Quelles seront les conséquences?

Au vu des dernières images, car c’est avant tout une guerre d’images, Benjamin Netanyahu et Mohammed ben Salmane doivent reporter leurs pourparlers de paix, quitte à geler tout le processus pendant un certain temps.

Ni les peuples arabes, surpris par les exploits militaires du Hamas, ni, surtout, les Israéliens, ne sont désormais disposés à accepter le moindre compromis en faveur d’Israël, pour les premiers, ou en faveur des Palestiniens, pour les seconds.

Les partisans de l’AKP affichent une banderole à l’effigie du président turc Recep Tayyip Erdogan, et de sa mère Tenzile Erdogan, ainsi qu’un slogan indiquant " Vous avez élevé un tel fils, puissiez-vous en avoir des milliers d’autres " lors d’un meeting électoral à Ankara, le 7 octobre 2023. (AFP)

La situation actuelle est semblable à celle qui a suivi la promenade d’un certain Ariel Sharon sur l’Esplanade des Mosquées – un événement qui a mis fin à tout espoir de paix dans ce conflit.

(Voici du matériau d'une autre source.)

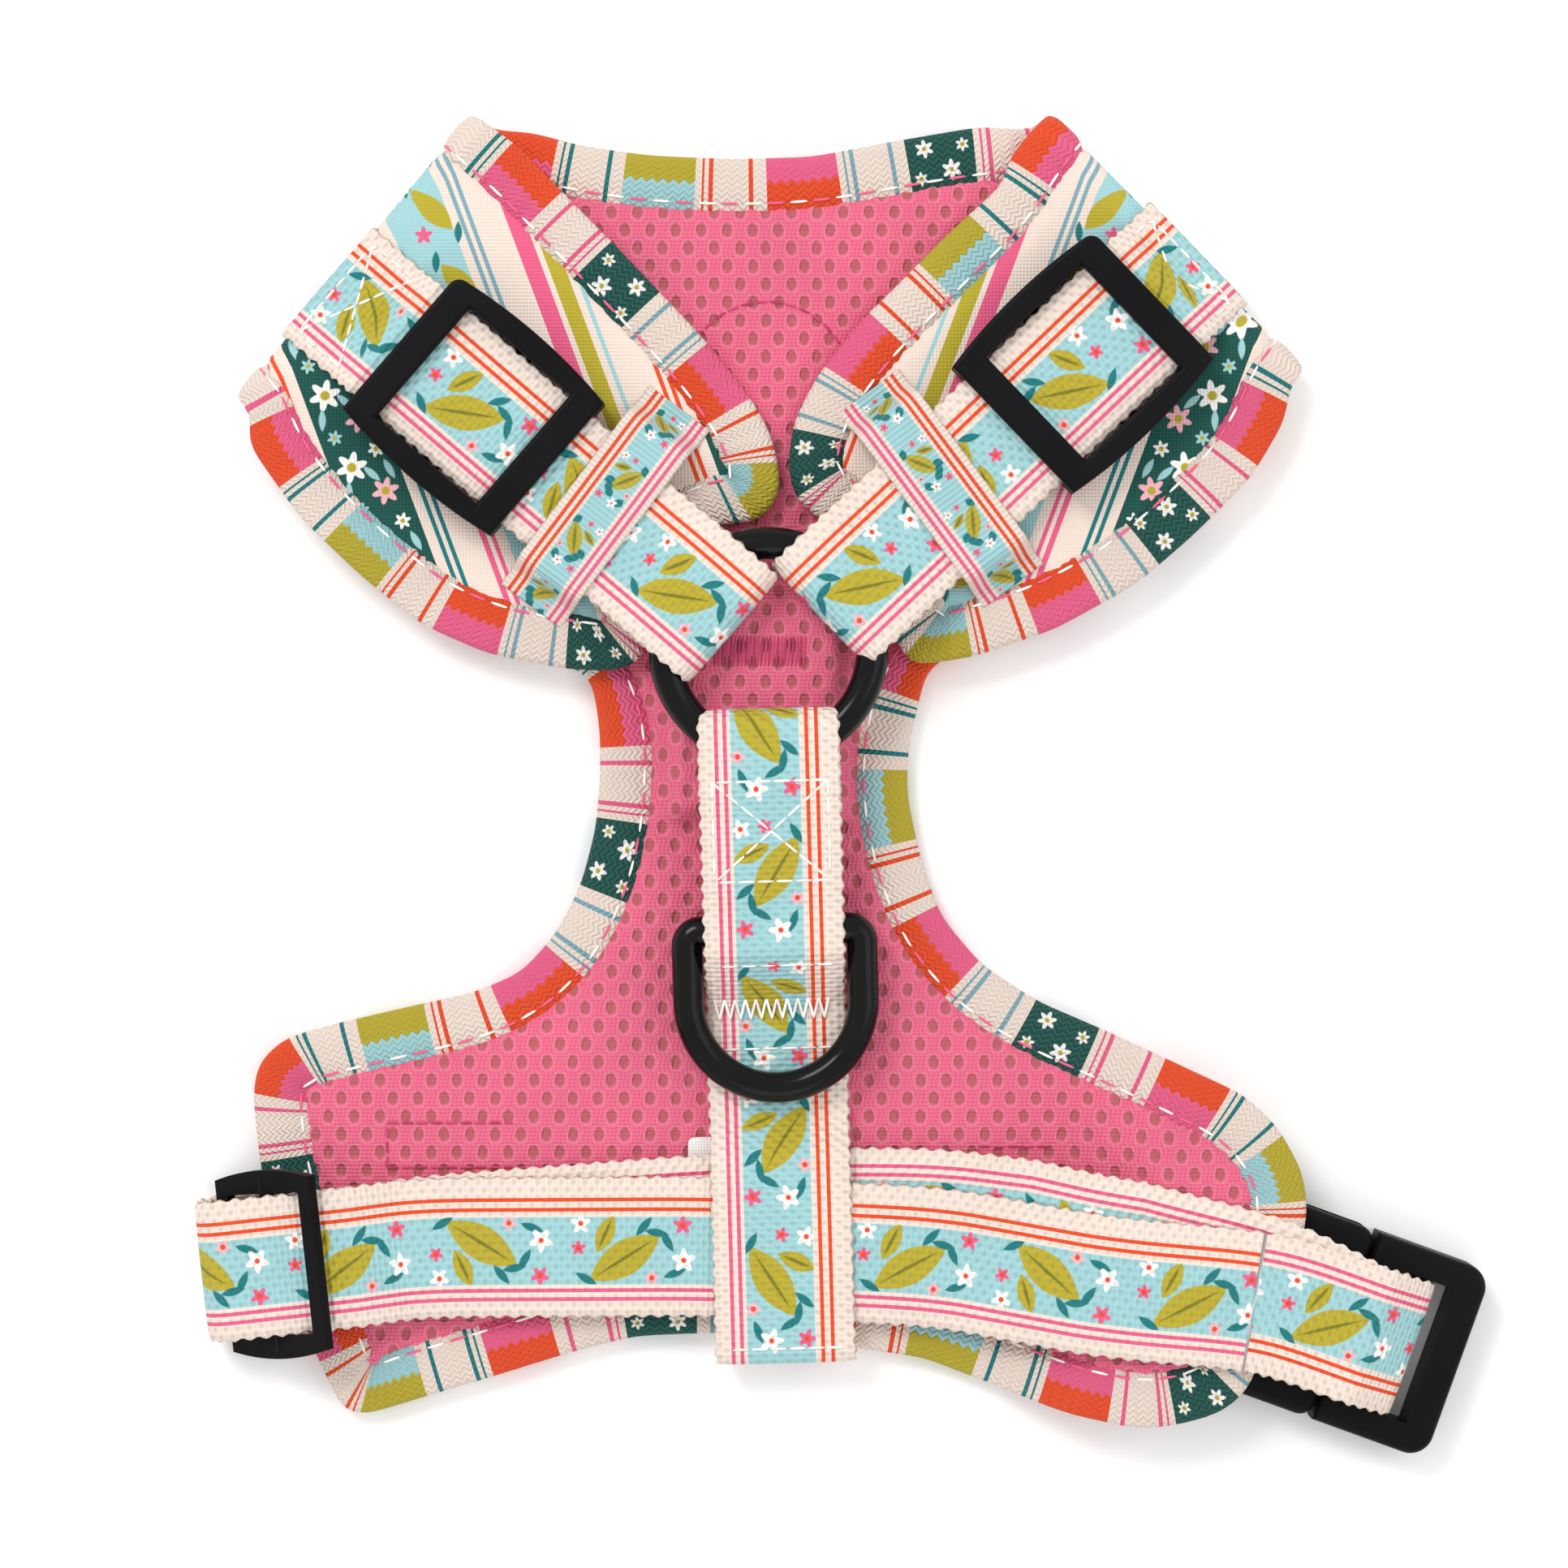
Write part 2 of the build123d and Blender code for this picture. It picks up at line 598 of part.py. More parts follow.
with BuildPart() as socket:
    add(slab(socket_start, seam - pin_gap, -half_width, half_width, 0, buckle_height))
    upright_edges = socket.edges().filter_by(Axis.Z)
    fillet(upright_edges, radius=2.2)
    fillet(socket.faces().sort_by(Axis.Z)[-1].edges(), radius=1.2)
    fillet(socket.faces().sort_by(Axis.Z)[0].edges(), radius=0.6)
    add(slab(slot_start, slot_start + slot_length, -web_width / 2 - pin_gap, web_width / 2 + pin_gap,
             -1, buckle_height + 1), mode=Mode.SUBTRACT)
    add(slab(socket_start - 1, slot_start, -web_width / 2 - pin_gap, web_width / 2 + pin_gap,
             bar_low + bar_thick, buckle_height + 1), mode=Mode.SUBTRACT)
    add(slab(socket_start - 1, slot_start, -web_width / 2 - pin_gap, web_width / 2 + pin_gap,
             -1, bar_low), mode=Mode.SUBTRACT)
    add(slab(cavity_start, seam + 1, -mouth_half, mouth_half, cavity_low, cavity_high), mode=Mode.SUBTRACT)
    add(slab(pad_start - 1, seam + 1, -half_width - 1, half_width + 1, cavity_low + 0.4, cavity_high - 0.4),
        mode=Mode.SUBTRACT)
finish(socket.part, "buckle_socket")

inner_slot_start = seam + 4.1
inner_bar_start = inner_slot_start + inner_slot
outer_slot_start = inner_bar_start + inner_bar
slot_half = web_width / 2 + pin_gap
with BuildPart() as plug:
    add(slab(seam + pin_gap, buckle_end, -half_width, half_width, 0, buckle_height))
    fillet(plug.edges().filter_by(Axis.Z).sort_by(Axis((0, 0, 0), tuple(axis_dir)))[-2:], radius=3.4)
    fillet(plug.faces().sort_by(Axis.Z)[-1].edges(), radius=1.2)
    fillet(plug.faces().sort_by(Axis.Z)[0].edges(), radius=0.6)
    add(slab(inner_slot_start, inner_bar_start, -slot_half, slot_half, -1, buckle_height + 1), mode=Mode.SUBTRACT)
    add(slab(outer_slot_start, outer_slot_start + outer_slot, -slot_half, slot_half, -1, buckle_height + 1),
        mode=Mode.SUBTRACT)
    add(slab(inner_bar_start, outer_slot_start, -slot_half, slot_half, bar_low + 2.9, buckle_height + 1),
        mode=Mode.SUBTRACT)
    add(slab(inner_bar_start, outer_slot_start, -slot_half, slot_half, -1, bar_low), mode=Mode.SUBTRACT)
    add(slab(cavity_start + 1.5, seam + 1, -2.2, 2.2, cavity_low + 0.5, cavity_high - 0.5))
finish(plug.part, "buckle_plug")

prong_root = seam - 0.4
for side, sign in (("upper", 1), ("lower", -1)):
    with BuildPart() as prong:
        with BuildSketch(axis_plane.offset(cavity_low + 0.7)):
            with BuildLine():
                Polyline(
                    (prong_root, sign * 9.4), (pad_start + pad_length, sign * 9.6),
                    (pad_start + pad_length - 1.5, sign * (half_width - 0.4)), (pad_start + 2.0, sign * 13.2),
                    (pad_start, sign * 9.8), (cavity_start + 0.8, sign * 8.4), (cavity_start + 0.8, sign * 6.8),
                    (pad_start + 1.0, sign * 7.2), (prong_root, sign * 6.6), close=True,
                )
            make_face()
        extrude(amount=cavity_high - cavity_low - 1.4)
        fillet(prong.edges().filter_by(Axis.Z), radius=0.5)
    finish(prong.part, f"{side}_buckle_prong")

# The girth strap's end, looped through the plug.
loop_x = outer_slot_start + web_z + pin_gap
back_x = inner_bar_start - web_z - pin_gap
low_z = bar_low - pin_gap - web_z
points = [
    (strap_end_s + soft_gap, buckle_over_z), (seam + 3.0, buckle_over_z), (loop_x, buckle_height),
    (loop_x, low_z), (back_x, low_z), (back_x, buckle_height), (seam + 1.0, buckle_cover_z),
    (strap_end_s + soft_gap, buckle_cover_z),
]
radii = [2.5, 2.5, 0.9, 0.9, 1.5, 2.0]
finish(strap_solid(side_plane, points, radii, web_width, web_thick), "girth_strap_plug_end")

# The socket's own webbing, sewn under the panel.
tab_low = bar_low - pin_gap - web_z
tab_high = bar_low + bar_thick + pin_gap + web_z
tab_x = slot_start + pin_gap + web_z
points = [
    (rise_start - 11.0, web_z), (socket_start - 6.5, web_z), (socket_start - 2.5, tab_low), (tab_x, tab_low),
    (tab_x, tab_high), (socket_start - 2.5, tab_high), (socket_start - 8.0, tab_low + web_thick + soft_gap),
]
radii = [2.0, 2.0, 0.8, 0.8, 2.0]
finish(strap_solid(side_plane, points, radii, web_width, web_thick), "socket_webbing_tab")

# --- Girth slider, tilted where the strap turns under at its left end ---
girth_run = Vector(*girth_line[1]) - Vector(*girth_line[0])
slider_y = girth_line[0][1] + (slider_x - girth_line[0][0]) * girth_run.Y / girth_run.X
slider_heading = degrees(atan2(girth_run.Y, girth_run.X))
turn = radians(slider_heading)
tilt = radians(girth_tilt)
tilted = Plane(
    origin=(slider_x, slider_y, girth_slider_z),
    x_dir=(cos(tilt) * cos(turn), cos(tilt) * sin(turn), sin(tilt)),
    z_dir=(-sin(tilt) * cos(turn), -sin(tilt) * sin(turn), cos(tilt)),
)
half_l = girth_slider_length / 2
half_w = slider_end_width / 2
girth_bar = 2.2
girth_frame = 1.6
with BuildPart() as slider:
    with BuildSketch(tilted.offset(-girth_frame / 2)):
        with BuildLine():
            ThreePointArc((-half_l, half_w), (0, slider_mid_width / 2), (half_l, half_w))
            Line((half_l, half_w), (half_l, -half_w))
            ThreePointArc((half_l, -half_w), (0, -slider_mid_width / 2), (-half_l, -half_w))
            Line((-half_l, -half_w), (-half_l, half_w))
        make_face()
        Rectangle(girth_slider_length - 2 * girth_bar, web_width + 2 * pin_gap, mode=Mode.SUBTRACT)
    extrude(amount=girth_frame)
    with BuildSketch(Plane(origin=tilted.origin, z_dir=tilted.y_dir)):
        Circle(girth_pin_radius)
    extrude(amount=slider_mid_width / 2 - 1.0, both=True)
finish(slider.part, "girth_slider")

pin_plane = upright((slider_x, slider_y), slider_heading)
points = [
    (11.5, girth_slider_z - girth_loop_r), (-girth_loop_r, girth_slider_z - girth_loop_r),
    (-girth_loop_r, girth_slider_z + girth_loop_r), (4.0, girth_slider_z + girth_loop_r),
]
loop_bend = 0.49 * 2 * girth_loop_r
finish(strap_solid(pin_plane, points, [loop_bend, loop_bend], web_width - 0.6, web_thick), "girth_strap_sewn_end")

# --- Care label, tucked under the back strap ---
label_size = (14.0, 9.0)
label_thick = 0.2
with BuildPart() as label:
    with BuildSketch(Plane.XY.offset(panel_top)):
        with Locations((-15.3, -55.5)):
            Rectangle(*label_size)
    extrude(amount=label_thick)
finish(label.part, "care_label")
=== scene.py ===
"""No-pull dog harness lying flat: cloth, webbing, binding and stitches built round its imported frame."""

import bpy
import numpy as np
from bpy.props import FloatProperty, FloatVectorProperty, PointerProperty
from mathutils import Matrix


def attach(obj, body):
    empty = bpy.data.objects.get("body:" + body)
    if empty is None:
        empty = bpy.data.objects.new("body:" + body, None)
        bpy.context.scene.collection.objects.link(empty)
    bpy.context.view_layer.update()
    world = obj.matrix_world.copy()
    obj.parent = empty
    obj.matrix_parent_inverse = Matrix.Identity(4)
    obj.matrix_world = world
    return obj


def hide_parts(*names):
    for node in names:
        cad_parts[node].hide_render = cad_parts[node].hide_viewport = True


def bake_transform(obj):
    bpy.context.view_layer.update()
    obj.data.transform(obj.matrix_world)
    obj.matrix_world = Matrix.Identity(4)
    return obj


bl_info = {
    "name": "No-pull dog harness",
    "version": (1, 0, 0),
    "blender": (4, 5, 0),
    "location": "3D View > Sidebar > Harness",
    "description": "Builds a printed, mesh-lined dog harness round its packed frame",
    "category": "Add Mesh",
}

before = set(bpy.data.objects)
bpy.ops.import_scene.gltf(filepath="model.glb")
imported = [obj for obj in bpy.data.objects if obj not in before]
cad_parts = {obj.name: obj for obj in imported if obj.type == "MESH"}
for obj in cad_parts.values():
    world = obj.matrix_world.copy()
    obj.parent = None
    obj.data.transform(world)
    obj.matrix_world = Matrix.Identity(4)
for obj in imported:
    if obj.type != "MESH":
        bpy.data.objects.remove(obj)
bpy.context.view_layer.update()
root = "harness"
mm = 0.001
hole_pitch, hole_row, hole_half = 3.7, 2.6, 0.7
weft_pitch = 2.3
seam_thread = 0.2


# --- Rows of points ---
def unit(rows):
    """Each row divided by its own length."""
    return rows / np.maximum(np.linalg.norm(rows, axis=-1, keepdims=True), 1e-12)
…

Par ailleurs, il faut rappeler que l’Iran est membre d’une alliance comprenant la Russie de Poutine et la Turquie d’Erdogan. Ce dernier se prépare aux élections municipales, où il espère provoquer un véritable raz de marée après sa victoire moins diluvienne à l’élection présidentielle.

L’opération du Hamas constitue donc une occasion inespérée pour mobiliser ses troupes. Pas plus tard qu’aujourd’hui, il a averti Israël contre "toute atteinte à la mosquée d’Al-Aqsa".

Plus au nord, Vladimir Poutine, empêtré dans le bourbier ukrainien, a tout à gagner en bénéficiant d’un peu de répit. Un conflit aussi intense et médiatisé à Gaza détournera suffisamment les regards (et les caméras) de la guerre en Ukraine.

Cela ne va sûrement pas changer le cours de la guerre, mais permettra à Moscou de mettre en œuvre certaines actions sans craindre une réaction adéquate de la part du reste du monde, comme l’utilisation d’une arme nucléaire tactique, l’intensification des frappes dans des zones habitées ou une escalade militaire sur le théâtre syrien.